● Problem details
Return a copy of each line that holds the string "piece".
⟨
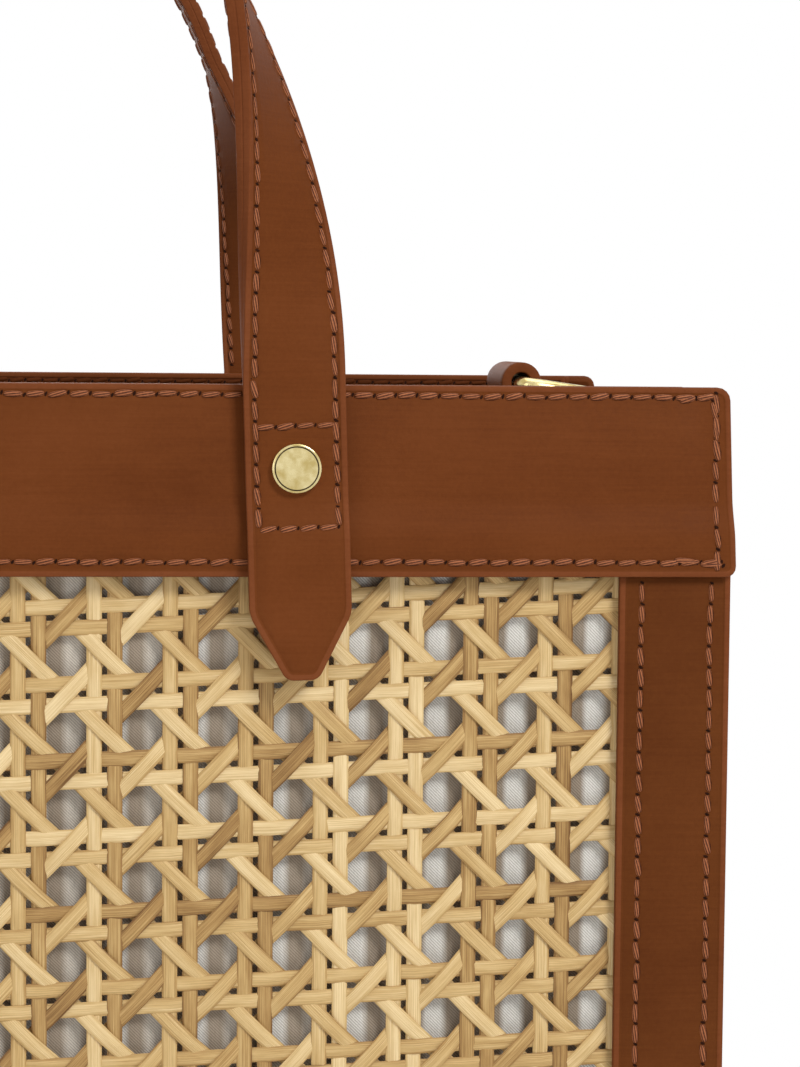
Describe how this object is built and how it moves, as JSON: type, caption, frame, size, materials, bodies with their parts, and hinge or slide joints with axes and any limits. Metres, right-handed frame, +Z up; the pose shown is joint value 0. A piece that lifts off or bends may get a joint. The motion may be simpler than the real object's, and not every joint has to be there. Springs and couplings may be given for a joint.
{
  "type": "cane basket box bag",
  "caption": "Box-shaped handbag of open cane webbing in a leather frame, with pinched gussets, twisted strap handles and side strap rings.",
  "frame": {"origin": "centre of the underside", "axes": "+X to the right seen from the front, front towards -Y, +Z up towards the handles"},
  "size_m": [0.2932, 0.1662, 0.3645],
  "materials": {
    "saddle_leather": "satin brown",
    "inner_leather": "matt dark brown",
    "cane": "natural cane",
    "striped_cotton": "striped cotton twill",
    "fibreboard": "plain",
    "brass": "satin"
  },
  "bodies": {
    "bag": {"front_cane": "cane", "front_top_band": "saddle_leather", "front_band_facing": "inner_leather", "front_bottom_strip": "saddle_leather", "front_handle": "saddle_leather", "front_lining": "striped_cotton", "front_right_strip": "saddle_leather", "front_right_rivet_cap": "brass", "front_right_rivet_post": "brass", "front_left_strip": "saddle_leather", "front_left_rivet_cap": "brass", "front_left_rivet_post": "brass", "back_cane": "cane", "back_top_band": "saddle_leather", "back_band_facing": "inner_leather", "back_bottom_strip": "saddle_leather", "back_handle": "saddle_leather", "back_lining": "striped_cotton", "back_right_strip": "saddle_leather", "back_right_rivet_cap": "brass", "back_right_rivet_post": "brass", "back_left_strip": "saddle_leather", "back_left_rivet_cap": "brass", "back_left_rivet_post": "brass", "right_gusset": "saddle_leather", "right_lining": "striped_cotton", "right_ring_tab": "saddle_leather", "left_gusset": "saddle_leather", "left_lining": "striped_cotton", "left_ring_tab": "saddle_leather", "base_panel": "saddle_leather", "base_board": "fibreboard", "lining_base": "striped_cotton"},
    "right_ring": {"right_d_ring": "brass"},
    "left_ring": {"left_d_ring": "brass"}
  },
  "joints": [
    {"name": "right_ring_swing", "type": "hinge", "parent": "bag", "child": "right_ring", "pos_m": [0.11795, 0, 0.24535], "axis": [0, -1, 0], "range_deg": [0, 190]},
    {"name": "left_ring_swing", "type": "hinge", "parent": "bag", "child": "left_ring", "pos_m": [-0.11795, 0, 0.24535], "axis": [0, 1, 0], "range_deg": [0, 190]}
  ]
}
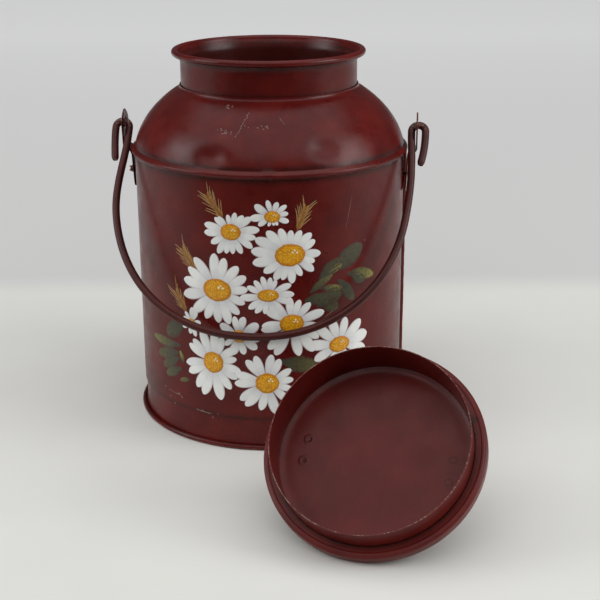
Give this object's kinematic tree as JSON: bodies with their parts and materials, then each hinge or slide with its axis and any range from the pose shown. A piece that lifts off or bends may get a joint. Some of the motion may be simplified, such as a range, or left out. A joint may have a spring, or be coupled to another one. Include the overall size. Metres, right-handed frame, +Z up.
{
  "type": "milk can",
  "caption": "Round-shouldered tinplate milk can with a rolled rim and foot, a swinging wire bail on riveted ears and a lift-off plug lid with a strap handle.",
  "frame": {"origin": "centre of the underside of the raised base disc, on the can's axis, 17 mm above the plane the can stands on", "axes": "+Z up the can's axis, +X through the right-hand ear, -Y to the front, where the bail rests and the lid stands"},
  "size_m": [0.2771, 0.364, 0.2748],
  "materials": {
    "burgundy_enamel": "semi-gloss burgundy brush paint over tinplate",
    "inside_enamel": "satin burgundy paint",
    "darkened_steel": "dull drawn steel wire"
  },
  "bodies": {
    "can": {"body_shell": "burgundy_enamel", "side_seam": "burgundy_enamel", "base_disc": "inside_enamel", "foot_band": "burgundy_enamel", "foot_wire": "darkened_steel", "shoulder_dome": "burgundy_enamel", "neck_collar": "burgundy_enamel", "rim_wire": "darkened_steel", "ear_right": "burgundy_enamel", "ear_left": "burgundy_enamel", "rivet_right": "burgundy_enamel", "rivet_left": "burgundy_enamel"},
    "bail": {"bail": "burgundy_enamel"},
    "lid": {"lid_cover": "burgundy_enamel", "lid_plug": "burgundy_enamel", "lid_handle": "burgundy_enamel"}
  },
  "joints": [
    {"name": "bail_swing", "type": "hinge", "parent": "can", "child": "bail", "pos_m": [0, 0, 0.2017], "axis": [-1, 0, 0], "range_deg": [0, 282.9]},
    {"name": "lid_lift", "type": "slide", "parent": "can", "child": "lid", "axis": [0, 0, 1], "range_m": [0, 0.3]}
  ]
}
⟩
⟨
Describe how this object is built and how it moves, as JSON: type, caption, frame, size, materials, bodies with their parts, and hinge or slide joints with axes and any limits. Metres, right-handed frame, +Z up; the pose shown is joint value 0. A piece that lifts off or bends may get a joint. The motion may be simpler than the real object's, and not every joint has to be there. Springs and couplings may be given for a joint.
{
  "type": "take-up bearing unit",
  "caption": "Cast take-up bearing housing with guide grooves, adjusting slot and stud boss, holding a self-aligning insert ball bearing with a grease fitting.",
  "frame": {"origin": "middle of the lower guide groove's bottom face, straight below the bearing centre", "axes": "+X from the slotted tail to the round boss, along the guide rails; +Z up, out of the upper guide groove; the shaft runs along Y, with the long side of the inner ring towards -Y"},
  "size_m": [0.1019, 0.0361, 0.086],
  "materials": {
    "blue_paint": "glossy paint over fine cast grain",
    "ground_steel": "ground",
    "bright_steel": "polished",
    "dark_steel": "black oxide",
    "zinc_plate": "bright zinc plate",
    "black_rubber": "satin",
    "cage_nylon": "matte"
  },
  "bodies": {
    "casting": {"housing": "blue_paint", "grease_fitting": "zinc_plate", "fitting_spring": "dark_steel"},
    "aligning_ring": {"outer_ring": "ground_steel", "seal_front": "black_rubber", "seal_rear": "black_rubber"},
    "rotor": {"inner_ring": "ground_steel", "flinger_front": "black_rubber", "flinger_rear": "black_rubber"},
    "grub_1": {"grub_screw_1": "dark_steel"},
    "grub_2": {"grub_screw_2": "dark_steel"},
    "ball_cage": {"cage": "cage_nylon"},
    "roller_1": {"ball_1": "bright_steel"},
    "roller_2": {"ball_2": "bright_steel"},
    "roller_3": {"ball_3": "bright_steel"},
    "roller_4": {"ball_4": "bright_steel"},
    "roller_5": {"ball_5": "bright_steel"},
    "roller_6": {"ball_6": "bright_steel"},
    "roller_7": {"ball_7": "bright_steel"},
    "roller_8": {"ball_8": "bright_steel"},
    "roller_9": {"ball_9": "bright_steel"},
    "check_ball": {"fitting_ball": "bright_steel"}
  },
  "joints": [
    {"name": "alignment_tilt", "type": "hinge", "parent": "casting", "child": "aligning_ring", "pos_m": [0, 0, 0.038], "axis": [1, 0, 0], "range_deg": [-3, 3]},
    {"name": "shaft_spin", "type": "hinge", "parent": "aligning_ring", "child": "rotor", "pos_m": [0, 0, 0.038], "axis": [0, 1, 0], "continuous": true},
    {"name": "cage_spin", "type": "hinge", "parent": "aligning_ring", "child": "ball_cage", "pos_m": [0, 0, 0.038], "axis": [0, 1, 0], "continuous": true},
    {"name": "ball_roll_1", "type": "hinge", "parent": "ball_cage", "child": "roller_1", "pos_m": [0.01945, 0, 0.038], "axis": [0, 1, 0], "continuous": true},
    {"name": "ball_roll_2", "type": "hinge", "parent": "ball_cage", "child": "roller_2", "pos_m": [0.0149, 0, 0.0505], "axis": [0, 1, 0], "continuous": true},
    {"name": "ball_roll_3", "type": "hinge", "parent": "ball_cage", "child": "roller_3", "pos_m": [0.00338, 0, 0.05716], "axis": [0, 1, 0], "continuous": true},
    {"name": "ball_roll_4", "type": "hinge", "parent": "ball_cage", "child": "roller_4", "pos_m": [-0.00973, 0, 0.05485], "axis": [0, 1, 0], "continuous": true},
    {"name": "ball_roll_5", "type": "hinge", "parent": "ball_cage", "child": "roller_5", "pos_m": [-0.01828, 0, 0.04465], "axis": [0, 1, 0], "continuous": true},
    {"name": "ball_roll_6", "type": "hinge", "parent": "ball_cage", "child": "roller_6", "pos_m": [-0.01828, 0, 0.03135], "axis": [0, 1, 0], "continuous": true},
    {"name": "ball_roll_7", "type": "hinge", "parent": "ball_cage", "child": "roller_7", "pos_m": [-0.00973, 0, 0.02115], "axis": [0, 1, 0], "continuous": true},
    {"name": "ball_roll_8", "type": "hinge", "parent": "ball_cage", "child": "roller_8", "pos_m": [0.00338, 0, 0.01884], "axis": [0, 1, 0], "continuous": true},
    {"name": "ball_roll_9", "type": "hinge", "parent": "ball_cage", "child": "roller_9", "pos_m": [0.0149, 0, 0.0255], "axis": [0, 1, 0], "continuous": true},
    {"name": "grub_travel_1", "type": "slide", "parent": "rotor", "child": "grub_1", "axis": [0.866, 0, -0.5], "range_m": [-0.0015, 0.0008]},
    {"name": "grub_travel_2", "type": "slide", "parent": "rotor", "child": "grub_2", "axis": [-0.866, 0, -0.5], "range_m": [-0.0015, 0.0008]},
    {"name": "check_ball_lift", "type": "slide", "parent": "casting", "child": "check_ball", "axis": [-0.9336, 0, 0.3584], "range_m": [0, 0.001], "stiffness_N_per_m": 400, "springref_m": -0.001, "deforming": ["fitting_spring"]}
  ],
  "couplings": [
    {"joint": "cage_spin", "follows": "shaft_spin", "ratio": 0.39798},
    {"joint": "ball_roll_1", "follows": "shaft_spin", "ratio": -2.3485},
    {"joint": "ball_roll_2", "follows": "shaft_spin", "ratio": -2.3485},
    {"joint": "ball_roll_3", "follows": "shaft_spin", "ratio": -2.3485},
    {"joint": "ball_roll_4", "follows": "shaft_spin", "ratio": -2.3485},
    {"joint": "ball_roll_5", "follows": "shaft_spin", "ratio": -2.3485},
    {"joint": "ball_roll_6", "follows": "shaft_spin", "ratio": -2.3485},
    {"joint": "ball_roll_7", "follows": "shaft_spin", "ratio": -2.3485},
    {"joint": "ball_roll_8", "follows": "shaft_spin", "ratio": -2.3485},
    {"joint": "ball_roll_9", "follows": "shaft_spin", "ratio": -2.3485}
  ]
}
⟩
⟨
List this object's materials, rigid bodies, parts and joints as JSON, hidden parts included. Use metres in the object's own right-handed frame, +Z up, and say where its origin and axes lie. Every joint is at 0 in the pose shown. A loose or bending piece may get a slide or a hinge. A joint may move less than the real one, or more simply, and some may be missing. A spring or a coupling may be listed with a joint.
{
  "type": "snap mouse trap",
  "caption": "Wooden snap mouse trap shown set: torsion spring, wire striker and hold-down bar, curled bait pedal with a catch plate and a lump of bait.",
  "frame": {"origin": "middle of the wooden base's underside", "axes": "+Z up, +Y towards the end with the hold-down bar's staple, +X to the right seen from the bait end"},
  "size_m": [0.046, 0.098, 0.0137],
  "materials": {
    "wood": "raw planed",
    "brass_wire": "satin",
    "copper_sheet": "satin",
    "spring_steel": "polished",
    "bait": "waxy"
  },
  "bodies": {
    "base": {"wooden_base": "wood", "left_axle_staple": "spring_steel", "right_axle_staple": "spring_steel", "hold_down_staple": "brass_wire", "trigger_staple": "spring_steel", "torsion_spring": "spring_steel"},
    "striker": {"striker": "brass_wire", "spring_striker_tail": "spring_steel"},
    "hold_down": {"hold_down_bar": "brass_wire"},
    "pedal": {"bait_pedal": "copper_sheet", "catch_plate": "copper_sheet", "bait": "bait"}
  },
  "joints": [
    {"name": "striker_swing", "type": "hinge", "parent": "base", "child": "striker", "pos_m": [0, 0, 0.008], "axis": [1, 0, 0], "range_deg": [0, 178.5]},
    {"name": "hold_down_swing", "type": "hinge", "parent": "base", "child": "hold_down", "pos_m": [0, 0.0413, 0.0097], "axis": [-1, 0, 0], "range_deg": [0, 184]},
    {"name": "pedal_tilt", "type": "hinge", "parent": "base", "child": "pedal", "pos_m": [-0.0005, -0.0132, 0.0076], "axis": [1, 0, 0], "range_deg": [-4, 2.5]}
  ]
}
⟩
● Reply to the task
Describe how this object is built and how it moves, as JSON: type, caption, frame, size, materials, bodies with their parts, and hinge or slide joints with axes and any limits. Metres, right-handed frame, +Z up; the pose shown is joint value 0. A piece that lifts off or bends may get a joint. The motion may be simpler than the real object's, and not every joint has to be there. Springs and couplings may be given for a joint.
Give this object's kinematic tree as JSON: bodies with their parts and materials, then each hinge or slide with its axis and any range from the pose shown. A piece that lifts off or bends may get a joint. Some of the motion may be simplified, such as a range, or left out. A joint may have a spring, or be coupled to another one. Include the overall size. Metres, right-handed frame, +Z up.
Describe how this object is built and how it moves, as JSON: type, caption, frame, size, materials, bodies with their parts, and hinge or slide joints with axes and any limits. Metres, right-handed frame, +Z up; the pose shown is joint value 0. A piece that lifts off or bends may get a joint. The motion may be simpler than the real object's, and not every joint has to be there. Springs and couplings may be given for a joint.
List this object's materials, rigid bodies, parts and joints as JSON, hidden parts included. Use metres in the object's own right-handed frame, +Z up, and say where its origin and axes lie. Every joint is at 0 in the pose shown. A loose or bending piece may get a slide or a hinge. A joint may move less than the real one, or more simply, and some may be missing. A spring or a coupling may be listed with a joint.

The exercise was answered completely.